[Directions for this task] Repeat verbatim, and only, the lines of the data below, beginning at the line that contains "obj.data.transform(world)" and stopping after the line that contains "return node".

[Raw data]
◆ ◆ ◆ ◆ ◆

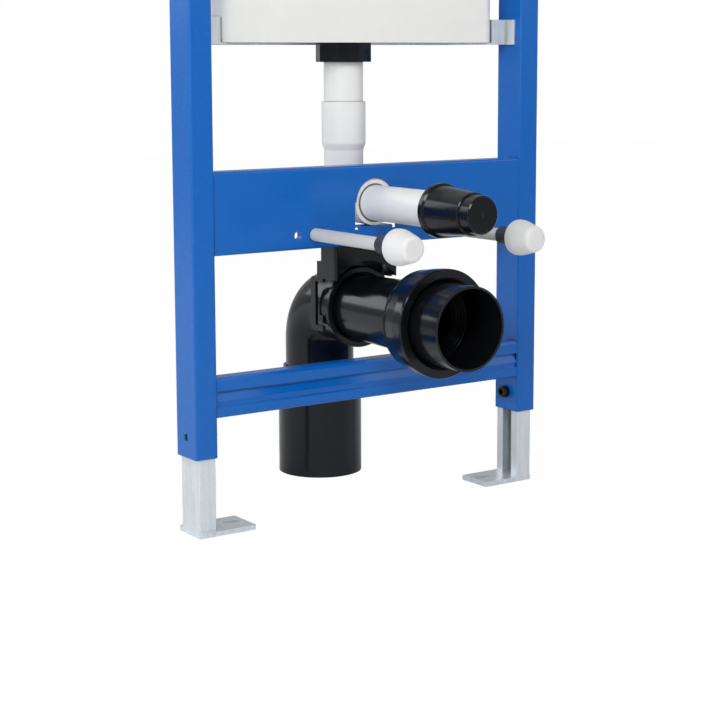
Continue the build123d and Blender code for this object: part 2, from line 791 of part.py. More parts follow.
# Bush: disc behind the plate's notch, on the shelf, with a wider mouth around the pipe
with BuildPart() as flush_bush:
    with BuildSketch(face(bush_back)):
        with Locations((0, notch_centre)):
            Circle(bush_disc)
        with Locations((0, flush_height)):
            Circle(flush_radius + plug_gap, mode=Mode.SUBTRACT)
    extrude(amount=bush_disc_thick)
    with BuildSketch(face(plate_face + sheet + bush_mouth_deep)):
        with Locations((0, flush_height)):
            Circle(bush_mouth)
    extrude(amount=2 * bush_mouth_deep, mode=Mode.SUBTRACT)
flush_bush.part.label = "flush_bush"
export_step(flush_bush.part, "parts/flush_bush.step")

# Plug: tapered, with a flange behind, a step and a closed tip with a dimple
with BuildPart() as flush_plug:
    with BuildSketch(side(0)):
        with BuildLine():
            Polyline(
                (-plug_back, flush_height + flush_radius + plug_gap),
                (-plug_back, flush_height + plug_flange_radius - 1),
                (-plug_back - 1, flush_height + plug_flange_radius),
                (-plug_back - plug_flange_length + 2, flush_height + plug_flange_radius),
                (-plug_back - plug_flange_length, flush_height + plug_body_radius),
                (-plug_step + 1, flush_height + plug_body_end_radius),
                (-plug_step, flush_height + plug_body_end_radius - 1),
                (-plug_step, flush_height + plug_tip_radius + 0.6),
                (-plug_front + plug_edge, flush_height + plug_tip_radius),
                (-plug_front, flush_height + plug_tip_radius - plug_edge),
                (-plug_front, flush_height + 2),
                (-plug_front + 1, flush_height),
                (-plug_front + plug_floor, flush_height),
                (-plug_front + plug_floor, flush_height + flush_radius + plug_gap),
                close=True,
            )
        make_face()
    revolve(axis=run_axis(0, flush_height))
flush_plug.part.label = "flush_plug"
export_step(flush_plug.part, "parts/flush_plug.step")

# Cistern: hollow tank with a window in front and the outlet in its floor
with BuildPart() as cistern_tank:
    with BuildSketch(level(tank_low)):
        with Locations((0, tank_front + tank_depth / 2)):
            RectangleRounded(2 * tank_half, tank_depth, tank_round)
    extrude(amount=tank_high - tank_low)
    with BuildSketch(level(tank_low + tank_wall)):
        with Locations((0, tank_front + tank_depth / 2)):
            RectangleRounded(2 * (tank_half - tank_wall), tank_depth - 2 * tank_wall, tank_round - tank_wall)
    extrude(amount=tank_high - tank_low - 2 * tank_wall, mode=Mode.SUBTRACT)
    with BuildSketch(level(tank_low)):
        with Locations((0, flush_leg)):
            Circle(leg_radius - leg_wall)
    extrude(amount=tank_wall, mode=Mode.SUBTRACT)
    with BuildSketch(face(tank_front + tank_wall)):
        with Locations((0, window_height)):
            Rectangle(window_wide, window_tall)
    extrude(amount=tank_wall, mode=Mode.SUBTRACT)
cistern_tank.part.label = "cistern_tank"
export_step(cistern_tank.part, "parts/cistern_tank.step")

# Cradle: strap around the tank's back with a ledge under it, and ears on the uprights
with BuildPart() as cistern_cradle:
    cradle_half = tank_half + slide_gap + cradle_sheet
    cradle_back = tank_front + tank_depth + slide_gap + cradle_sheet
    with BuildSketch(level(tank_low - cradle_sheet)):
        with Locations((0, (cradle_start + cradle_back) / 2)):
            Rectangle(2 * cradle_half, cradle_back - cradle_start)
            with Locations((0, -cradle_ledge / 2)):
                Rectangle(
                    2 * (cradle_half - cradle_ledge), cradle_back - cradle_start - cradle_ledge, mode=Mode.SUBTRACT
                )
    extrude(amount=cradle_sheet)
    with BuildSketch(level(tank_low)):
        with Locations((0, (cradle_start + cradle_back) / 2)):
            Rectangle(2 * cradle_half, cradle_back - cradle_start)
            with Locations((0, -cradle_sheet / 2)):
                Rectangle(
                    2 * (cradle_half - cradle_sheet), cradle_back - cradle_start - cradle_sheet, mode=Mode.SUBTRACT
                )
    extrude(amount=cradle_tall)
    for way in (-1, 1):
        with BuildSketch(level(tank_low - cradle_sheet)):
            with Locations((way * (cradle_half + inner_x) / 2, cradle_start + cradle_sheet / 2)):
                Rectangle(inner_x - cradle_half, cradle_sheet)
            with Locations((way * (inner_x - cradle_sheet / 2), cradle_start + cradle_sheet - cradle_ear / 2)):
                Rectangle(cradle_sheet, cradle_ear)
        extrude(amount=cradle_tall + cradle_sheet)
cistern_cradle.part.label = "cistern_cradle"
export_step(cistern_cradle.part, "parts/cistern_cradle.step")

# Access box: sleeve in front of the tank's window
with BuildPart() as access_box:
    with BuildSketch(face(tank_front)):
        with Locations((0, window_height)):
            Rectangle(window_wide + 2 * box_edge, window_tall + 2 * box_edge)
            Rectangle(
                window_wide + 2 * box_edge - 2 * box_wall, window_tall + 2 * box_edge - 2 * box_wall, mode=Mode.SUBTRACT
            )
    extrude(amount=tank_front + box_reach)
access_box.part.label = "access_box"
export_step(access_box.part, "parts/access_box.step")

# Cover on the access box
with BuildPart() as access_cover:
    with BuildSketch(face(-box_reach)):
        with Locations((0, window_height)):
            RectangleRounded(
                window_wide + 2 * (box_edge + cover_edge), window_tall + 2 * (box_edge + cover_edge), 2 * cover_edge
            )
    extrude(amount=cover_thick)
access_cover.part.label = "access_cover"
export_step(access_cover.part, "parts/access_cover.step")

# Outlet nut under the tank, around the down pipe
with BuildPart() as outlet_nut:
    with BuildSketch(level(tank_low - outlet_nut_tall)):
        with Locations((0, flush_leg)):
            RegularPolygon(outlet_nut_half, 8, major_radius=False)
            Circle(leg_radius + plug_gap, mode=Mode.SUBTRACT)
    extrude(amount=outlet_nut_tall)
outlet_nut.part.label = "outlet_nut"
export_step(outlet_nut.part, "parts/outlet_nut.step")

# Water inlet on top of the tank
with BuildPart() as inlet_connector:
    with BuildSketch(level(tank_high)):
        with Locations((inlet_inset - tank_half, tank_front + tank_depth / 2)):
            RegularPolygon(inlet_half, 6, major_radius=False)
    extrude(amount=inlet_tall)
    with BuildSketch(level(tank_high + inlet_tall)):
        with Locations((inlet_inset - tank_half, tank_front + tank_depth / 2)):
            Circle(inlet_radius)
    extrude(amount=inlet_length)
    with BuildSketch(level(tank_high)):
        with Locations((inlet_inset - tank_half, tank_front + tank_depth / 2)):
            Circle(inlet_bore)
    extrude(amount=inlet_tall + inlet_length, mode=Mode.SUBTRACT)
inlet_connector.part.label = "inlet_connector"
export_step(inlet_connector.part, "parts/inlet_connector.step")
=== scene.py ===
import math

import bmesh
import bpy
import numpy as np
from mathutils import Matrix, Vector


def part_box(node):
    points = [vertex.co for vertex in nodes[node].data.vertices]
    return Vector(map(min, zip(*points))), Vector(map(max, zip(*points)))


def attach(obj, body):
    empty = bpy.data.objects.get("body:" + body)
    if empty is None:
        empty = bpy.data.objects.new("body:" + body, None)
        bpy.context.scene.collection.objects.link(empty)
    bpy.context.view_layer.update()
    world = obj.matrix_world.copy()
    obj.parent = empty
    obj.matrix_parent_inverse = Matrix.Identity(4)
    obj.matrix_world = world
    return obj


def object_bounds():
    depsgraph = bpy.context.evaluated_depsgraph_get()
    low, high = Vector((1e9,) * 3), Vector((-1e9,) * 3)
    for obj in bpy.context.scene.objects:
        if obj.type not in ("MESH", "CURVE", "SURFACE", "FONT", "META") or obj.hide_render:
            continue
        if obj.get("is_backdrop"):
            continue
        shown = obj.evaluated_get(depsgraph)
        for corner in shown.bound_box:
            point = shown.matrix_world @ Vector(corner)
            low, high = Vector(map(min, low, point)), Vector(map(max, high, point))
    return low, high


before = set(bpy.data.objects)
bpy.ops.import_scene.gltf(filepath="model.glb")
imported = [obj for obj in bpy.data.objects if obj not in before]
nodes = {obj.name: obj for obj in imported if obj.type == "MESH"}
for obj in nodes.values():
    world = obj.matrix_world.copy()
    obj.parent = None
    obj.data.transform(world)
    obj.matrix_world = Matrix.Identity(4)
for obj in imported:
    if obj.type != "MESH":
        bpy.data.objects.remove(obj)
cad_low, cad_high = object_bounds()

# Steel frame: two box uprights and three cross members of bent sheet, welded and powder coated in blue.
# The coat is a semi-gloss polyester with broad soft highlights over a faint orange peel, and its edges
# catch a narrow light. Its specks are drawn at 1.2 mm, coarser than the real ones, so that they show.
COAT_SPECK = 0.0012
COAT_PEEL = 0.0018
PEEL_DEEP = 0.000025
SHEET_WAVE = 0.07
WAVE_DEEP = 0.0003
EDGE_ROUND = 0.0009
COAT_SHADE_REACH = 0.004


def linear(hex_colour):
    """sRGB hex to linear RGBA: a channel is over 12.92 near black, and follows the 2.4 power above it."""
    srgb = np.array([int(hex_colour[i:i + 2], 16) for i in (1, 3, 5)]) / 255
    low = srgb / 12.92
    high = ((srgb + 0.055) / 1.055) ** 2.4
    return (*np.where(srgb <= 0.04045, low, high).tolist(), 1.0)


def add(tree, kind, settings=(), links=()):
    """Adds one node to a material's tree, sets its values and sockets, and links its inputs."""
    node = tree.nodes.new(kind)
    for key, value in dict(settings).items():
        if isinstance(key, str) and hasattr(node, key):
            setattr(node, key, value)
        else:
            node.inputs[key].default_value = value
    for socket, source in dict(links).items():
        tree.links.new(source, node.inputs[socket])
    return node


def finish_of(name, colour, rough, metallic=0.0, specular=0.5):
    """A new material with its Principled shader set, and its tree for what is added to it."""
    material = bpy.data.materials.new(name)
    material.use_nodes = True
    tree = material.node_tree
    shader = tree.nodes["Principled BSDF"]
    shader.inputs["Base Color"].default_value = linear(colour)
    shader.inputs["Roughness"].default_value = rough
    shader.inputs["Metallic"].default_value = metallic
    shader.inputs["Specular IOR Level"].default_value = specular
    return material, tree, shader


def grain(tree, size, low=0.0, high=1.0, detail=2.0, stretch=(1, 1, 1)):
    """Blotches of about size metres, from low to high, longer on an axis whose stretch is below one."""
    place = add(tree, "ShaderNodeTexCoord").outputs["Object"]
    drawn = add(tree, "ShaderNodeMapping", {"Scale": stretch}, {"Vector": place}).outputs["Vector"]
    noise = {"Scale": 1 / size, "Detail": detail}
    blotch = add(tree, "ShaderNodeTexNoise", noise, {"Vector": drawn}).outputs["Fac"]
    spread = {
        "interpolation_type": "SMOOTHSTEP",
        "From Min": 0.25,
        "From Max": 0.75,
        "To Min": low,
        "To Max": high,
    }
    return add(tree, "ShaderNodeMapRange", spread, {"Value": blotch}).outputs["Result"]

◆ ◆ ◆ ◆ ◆

[Answer to this exercise]
    obj.data.transform(world)
    obj.matrix_world = Matrix.Identity(4)
for obj in imported:
    if obj.type != "MESH":
        bpy.data.objects.remove(obj)
cad_low, cad_high = object_bounds()

# Steel frame: two box uprights and three cross members of bent sheet, welded and powder coated in blue.
# The coat is a semi-gloss polyester with broad soft highlights over a faint orange peel, and its edges
# catch a narrow light. Its specks are drawn at 1.2 mm, coarser than the real ones, so that they show.
COAT_SPECK = 0.0012
COAT_PEEL = 0.0018
PEEL_DEEP = 0.000025
SHEET_WAVE = 0.07
WAVE_DEEP = 0.0003
EDGE_ROUND = 0.0009
COAT_SHADE_REACH = 0.004


def linear(hex_colour):
    """sRGB hex to linear RGBA: a channel is over 12.92 near black, and follows the 2.4 power above it."""
    srgb = np.array([int(hex_colour[i:i + 2], 16) for i in (1, 3, 5)]) / 255
    low = srgb / 12.92
    high = ((srgb + 0.055) / 1.055) ** 2.4
    return (*np.where(srgb <= 0.04045, low, high).tolist(), 1.0)


def add(tree, kind, settings=(), links=()):
    """Adds one node to a material's tree, sets its values and sockets, and links its inputs."""
    node = tree.nodes.new(kind)
    for key, value in dict(settings).items():
        if isinstance(key, str) and hasattr(node, key):
            setattr(node, key, value)
        else:
            node.inputs[key].default_value = value
    for socket, source in dict(links).items():
        tree.links.new(source, node.inputs[socket])
    return node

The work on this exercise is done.